Streamer fishing has been good early in the morning and again at night. Finally we have mentioned before that we have done well  fishing dry flies in the shallow riffles even when there are no hatches,  A good combination is a small parachute adams trailed by a mahogany dun or small CFO ant.

 

 

Henry’s Fork 9-2-14

This coming two weeks is one of my favorite times to fish the Harriman State Park reach of the river. Crowds are definitely down, and more enjoyable weather prevails.  Surely there are many approaches to fish the river during this time, and all can produce under the right conditions. Because it produces for me, my favorite is through long drifts around cover using a hopper pattern.
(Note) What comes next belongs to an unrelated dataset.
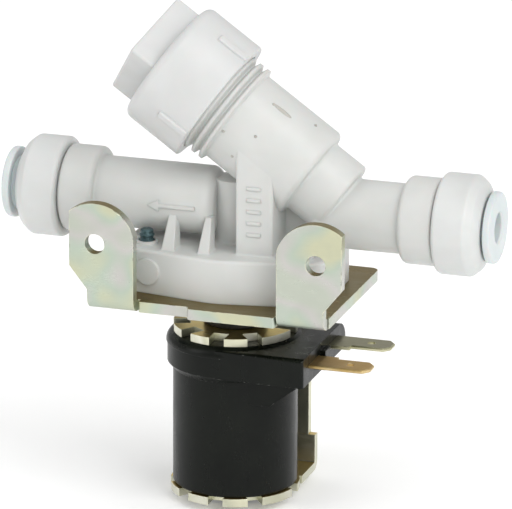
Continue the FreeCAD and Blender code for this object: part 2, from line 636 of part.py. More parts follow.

I prefer using this technique with traditional patterns. That is because I believe their imprint on the smooth surface of the river here is closer to that of the natural insect than those patterns fashioned from foam and rubber. And this technique with traditional patterns produces for me on other streams with similar surfaces. On water of broken surface this difference is minimized. When presenting  with a long drift be aware of drag, strive for a natural drift as long as possible, and wade as little as is practical.

Small Streams 9-2-14

Palisades Reservoir tribs are fishing quite well these days. Now that Labor Day weekend is behind us there will be fewer anglers on all these. Hoppers are out in abundance around all these streams, so are Mormon crickets, craneflies, ants, and beetles. Big Elk Creek could be an exception with respect to number of anglers because of the annual kokanee run and the anglers trying to catch them.  Flavs are out there, and the kokanee do not inhibit the cutts from rising to flav emergers in the afternoon.  McCoy Creek, being roadside for many miles, is most easily accessed, and easiest to fish. Bear Creek has beaver ponds (so does McCoy Creek) up and down its length, and these surely host the best fish in the creek.  Also consider that any fly that works on these streams will also work on Palisades Creek below the reservoir.